Exactly reproduce each line of the listing that follows.
────
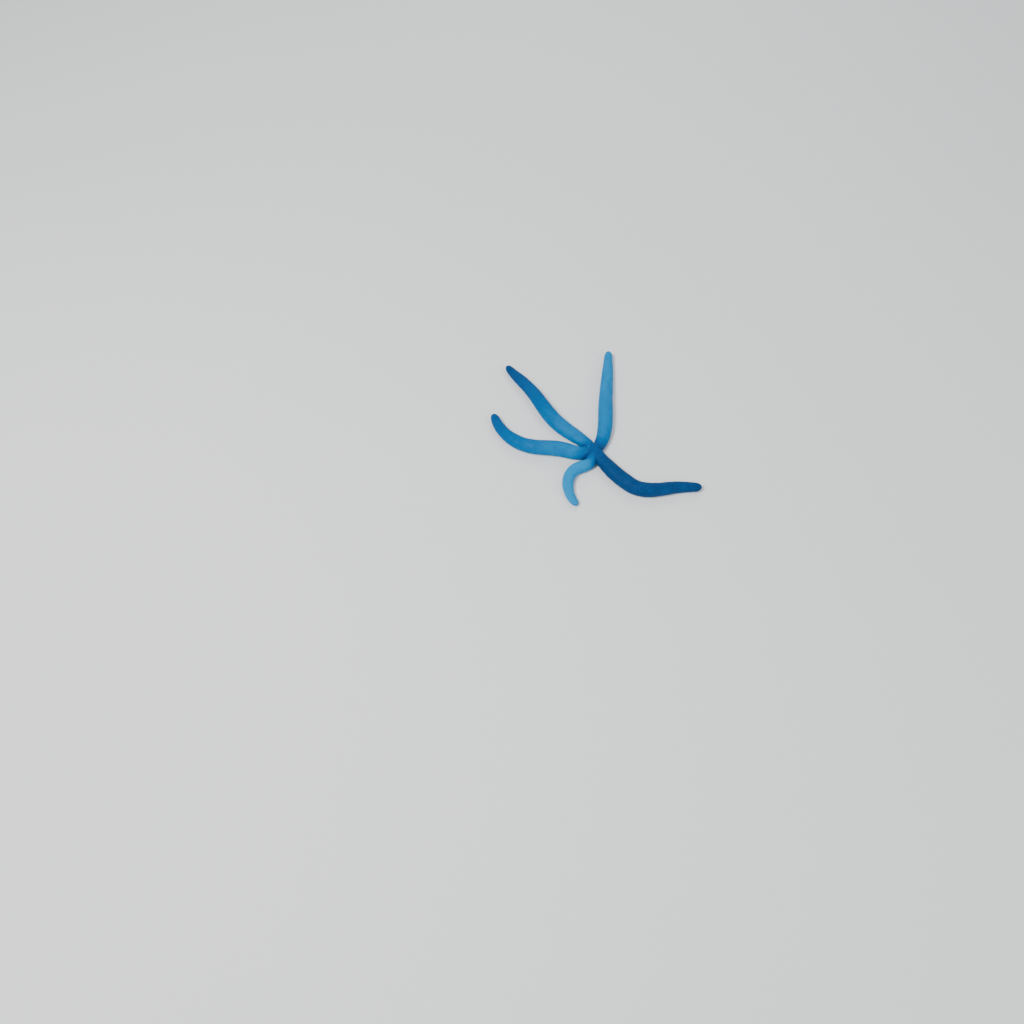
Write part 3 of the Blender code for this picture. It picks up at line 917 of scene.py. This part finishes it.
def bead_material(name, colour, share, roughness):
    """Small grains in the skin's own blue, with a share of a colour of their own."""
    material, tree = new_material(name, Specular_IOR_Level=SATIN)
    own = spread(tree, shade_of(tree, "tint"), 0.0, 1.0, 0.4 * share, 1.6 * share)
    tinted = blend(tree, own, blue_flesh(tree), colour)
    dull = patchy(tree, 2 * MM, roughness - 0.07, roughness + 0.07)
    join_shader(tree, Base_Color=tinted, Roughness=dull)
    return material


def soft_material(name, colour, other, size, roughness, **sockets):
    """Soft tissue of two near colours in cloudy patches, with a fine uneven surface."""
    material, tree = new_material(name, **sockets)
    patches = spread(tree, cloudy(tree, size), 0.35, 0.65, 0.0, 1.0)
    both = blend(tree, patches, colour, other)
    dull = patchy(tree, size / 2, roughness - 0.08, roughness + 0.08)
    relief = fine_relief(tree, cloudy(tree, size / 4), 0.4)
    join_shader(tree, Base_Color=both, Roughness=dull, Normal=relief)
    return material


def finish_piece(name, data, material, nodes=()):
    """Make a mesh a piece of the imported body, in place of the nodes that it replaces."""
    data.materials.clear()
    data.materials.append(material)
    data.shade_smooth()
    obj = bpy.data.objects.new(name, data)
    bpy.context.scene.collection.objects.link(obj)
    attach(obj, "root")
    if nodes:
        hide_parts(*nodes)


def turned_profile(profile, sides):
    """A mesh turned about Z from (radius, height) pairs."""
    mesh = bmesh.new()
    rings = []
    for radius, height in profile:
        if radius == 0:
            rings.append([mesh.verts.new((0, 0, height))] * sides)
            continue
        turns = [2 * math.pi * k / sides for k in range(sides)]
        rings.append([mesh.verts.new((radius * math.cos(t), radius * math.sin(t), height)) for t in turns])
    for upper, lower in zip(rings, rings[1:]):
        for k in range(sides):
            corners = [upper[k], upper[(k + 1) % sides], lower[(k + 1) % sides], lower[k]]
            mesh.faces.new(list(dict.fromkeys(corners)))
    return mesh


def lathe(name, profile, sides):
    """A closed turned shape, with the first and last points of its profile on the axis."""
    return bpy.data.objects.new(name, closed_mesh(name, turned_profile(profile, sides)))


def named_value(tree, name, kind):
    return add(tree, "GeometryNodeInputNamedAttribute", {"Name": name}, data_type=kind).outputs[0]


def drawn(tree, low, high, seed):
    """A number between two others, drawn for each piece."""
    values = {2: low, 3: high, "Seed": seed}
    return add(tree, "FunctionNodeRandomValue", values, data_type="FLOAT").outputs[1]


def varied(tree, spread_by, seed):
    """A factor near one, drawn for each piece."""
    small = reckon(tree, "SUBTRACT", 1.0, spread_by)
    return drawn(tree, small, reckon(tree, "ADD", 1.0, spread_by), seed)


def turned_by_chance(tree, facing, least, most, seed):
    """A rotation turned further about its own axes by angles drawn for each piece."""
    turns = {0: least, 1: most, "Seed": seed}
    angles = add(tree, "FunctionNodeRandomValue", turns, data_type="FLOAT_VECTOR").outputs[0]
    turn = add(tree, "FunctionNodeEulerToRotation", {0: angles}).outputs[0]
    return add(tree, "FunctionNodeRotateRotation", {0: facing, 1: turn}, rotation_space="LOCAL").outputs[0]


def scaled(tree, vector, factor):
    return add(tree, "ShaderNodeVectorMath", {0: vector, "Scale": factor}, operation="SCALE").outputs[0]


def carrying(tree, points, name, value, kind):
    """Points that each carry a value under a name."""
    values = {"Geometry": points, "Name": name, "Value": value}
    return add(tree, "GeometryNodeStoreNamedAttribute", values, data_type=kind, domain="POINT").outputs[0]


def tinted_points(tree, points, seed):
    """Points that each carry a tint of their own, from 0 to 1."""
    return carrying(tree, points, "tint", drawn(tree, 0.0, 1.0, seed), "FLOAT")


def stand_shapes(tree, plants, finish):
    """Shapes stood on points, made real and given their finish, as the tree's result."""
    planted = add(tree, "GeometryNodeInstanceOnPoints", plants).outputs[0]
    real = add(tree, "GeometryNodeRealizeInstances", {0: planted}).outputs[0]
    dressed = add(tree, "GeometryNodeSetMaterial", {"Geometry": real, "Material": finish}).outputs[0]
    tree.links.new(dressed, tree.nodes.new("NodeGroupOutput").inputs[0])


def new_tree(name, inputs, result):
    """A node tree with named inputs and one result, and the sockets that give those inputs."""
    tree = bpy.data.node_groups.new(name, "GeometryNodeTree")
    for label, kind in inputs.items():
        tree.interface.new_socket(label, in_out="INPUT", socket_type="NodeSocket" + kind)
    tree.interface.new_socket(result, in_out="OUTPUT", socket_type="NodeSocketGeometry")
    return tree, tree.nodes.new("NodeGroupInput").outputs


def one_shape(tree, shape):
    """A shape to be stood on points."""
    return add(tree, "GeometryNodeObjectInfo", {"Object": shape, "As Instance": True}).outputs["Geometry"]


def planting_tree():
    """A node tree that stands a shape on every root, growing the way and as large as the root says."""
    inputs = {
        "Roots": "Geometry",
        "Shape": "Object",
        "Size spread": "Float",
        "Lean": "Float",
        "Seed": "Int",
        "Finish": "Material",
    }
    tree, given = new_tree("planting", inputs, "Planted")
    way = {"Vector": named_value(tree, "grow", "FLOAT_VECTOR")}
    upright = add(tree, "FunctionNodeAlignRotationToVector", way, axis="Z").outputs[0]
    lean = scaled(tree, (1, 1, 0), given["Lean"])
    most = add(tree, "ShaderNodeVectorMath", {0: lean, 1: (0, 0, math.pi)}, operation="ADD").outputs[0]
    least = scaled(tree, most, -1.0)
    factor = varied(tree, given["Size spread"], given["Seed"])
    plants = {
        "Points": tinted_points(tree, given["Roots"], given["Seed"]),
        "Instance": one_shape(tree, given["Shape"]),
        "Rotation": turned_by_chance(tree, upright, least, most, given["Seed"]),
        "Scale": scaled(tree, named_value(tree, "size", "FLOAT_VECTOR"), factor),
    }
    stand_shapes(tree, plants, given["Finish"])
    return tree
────
Solution to the exercise –
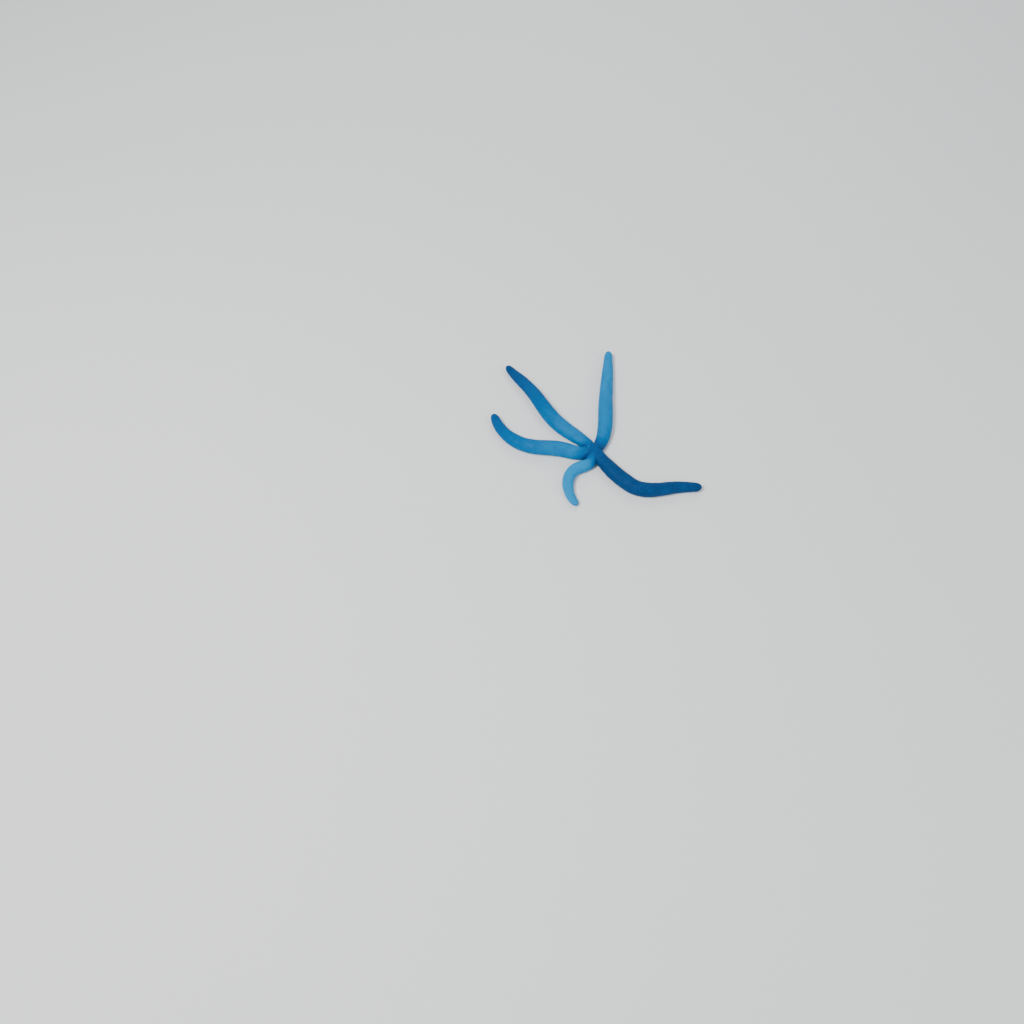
Write part 3 of the Blender code for this picture. It picks up at line 917 of scene.py. This part finishes it.
def bead_material(name, colour, share, roughness):
    """Small grains in the skin's own blue, with a share of a colour of their own."""
    material, tree = new_material(name, Specular_IOR_Level=SATIN)
    own = spread(tree, shade_of(tree, "tint"), 0.0, 1.0, 0.4 * share, 1.6 * share)
    tinted = blend(tree, own, blue_flesh(tree), colour)
    dull = patchy(tree, 2 * MM, roughness - 0.07, roughness + 0.07)
    join_shader(tree, Base_Color=tinted, Roughness=dull)
    return material


def soft_material(name, colour, other, size, roughness, **sockets):
    """Soft tissue of two near colours in cloudy patches, with a fine uneven surface."""
    material, tree = new_material(name, **sockets)
    patches = spread(tree, cloudy(tree, size), 0.35, 0.65, 0.0, 1.0)
    both = blend(tree, patches, colour, other)
    dull = patchy(tree, size / 2, roughness - 0.08, roughness + 0.08)
    relief = fine_relief(tree, cloudy(tree, size / 4), 0.4)
    join_shader(tree, Base_Color=both, Roughness=dull, Normal=relief)
    return material


def finish_piece(name, data, material, nodes=()):
    """Make a mesh a piece of the imported body, in place of the nodes that it replaces."""
    data.materials.clear()
    data.materials.append(material)
    data.shade_smooth()
    obj = bpy.data.objects.new(name, data)
    bpy.context.scene.collection.objects.link(obj)
    attach(obj, "root")
    if nodes:
        hide_parts(*nodes)


def turned_profile(profile, sides):
    """A mesh turned about Z from (radius, height) pairs."""
    mesh = bmesh.new()
    rings = []
    for radius, height in profile:
        if radius == 0:
            rings.append([mesh.verts.new((0, 0, height))] * sides)
            continue
        turns = [2 * math.pi * k / sides for k in range(sides)]
        rings.append([mesh.verts.new((radius * math.cos(t), radius * math.sin(t), height)) for t in turns])
    for upper, lower in zip(rings, rings[1:]):
        for k in range(sides):
            corners = [upper[k], upper[(k + 1) % sides], lower[(k + 1) % sides], lower[k]]
            mesh.faces.new(list(dict.fromkeys(corners)))
    return mesh


def lathe(name, profile, sides):
    """A closed turned shape, with the first and last points of its profile on the axis."""
    return bpy.data.objects.new(name, closed_mesh(name, turned_profile(profile, sides)))


def named_value(tree, name, kind):
    return add(tree, "GeometryNodeInputNamedAttribute", {"Name": name}, data_type=kind).outputs[0]


def drawn(tree, low, high, seed):
    """A number between two others, drawn for each piece."""
    values = {2: low, 3: high, "Seed": seed}
    return add(tree, "FunctionNodeRandomValue", values, data_type="FLOAT").outputs[1]


def varied(tree, spread_by, seed):
    """A factor near one, drawn for each piece."""
    small = reckon(tree, "SUBTRACT", 1.0, spread_by)
    return drawn(tree, small, reckon(tree, "ADD", 1.0, spread_by), seed)


def turned_by_chance(tree, facing, least, most, seed):
    """A rotation turned further about its own axes by angles drawn for each piece."""
    turns = {0: least, 1: most, "Seed": seed}
    angles = add(tree, "FunctionNodeRandomValue", turns, data_type="FLOAT_VECTOR").outputs[0]
    turn = add(tree, "FunctionNodeEulerToRotation", {0: angles}).outputs[0]
    return add(tree, "FunctionNodeRotateRotation", {0: facing, 1: turn}, rotation_space="LOCAL").outputs[0]


def scaled(tree, vector, factor):
    return add(tree, "ShaderNodeVectorMath", {0: vector, "Scale": factor}, operation="SCALE").outputs[0]


def carrying(tree, points, name, value, kind):
    """Points that each carry a value under a name."""
    values = {"Geometry": points, "Name": name, "Value": value}
    return add(tree, "GeometryNodeStoreNamedAttribute", values, data_type=kind, domain="POINT").outputs[0]


def tinted_points(tree, points, seed):
    """Points that each carry a tint of their own, from 0 to 1."""
    return carrying(tree, points, "tint", drawn(tree, 0.0, 1.0, seed), "FLOAT")


def stand_shapes(tree, plants, finish):
    """Shapes stood on points, made real and given their finish, as the tree's result."""
    planted = add(tree, "GeometryNodeInstanceOnPoints", plants).outputs[0]
    real = add(tree, "GeometryNodeRealizeInstances", {0: planted}).outputs[0]
    dressed = add(tree, "GeometryNodeSetMaterial", {"Geometry": real, "Material": finish}).outputs[0]
    tree.links.new(dressed, tree.nodes.new("NodeGroupOutput").inputs[0])


def new_tree(name, inputs, result):
    """A node tree with named inputs and one result, and the sockets that give those inputs."""
    tree = bpy.data.node_groups.new(name, "GeometryNodeTree")
    for label, kind in inputs.items():
        tree.interface.new_socket(label, in_out="INPUT", socket_type="NodeSocket" + kind)
    tree.interface.new_socket(result, in_out="OUTPUT", socket_type="NodeSocketGeometry")
    return tree, tree.nodes.new("NodeGroupInput").outputs


def one_shape(tree, shape):
    """A shape to be stood on points."""
    return add(tree, "GeometryNodeObjectInfo", {"Object": shape, "As Instance": True}).outputs["Geometry"]


def planting_tree():
    """A node tree that stands a shape on every root, growing the way and as large as the root says."""
    inputs = {
        "Roots": "Geometry",
        "Shape": "Object",
        "Size spread": "Float",
        "Lean": "Float",
        "Seed": "Int",
        "Finish": "Material",
    }
    tree, given = new_tree("planting", inputs, "Planted")
    way = {"Vector": named_value(tree, "grow", "FLOAT_VECTOR")}
    upright = add(tree, "FunctionNodeAlignRotationToVector", way, axis="Z").outputs[0]
    lean = scaled(tree, (1, 1, 0), given["Lean"])
    most = add(tree, "ShaderNodeVectorMath", {0: lean, 1: (0, 0, math.pi)}, operation="ADD").outputs[0]
    least = scaled(tree, most, -1.0)
    factor = varied(tree, given["Size spread"], given["Seed"])
    plants = {
        "Points": tinted_points(tree, given["Roots"], given["Seed"]),
        "Instance": one_shape(tree, given["Shape"]),
        "Rotation": turned_by_chance(tree, upright, least, most, given["Seed"]),
        "Scale": scaled(tree, named_value(tree, "size", "FLOAT_VECTOR"), factor),
    }
    stand_shapes(tree, plants, given["Finish"])
    return tree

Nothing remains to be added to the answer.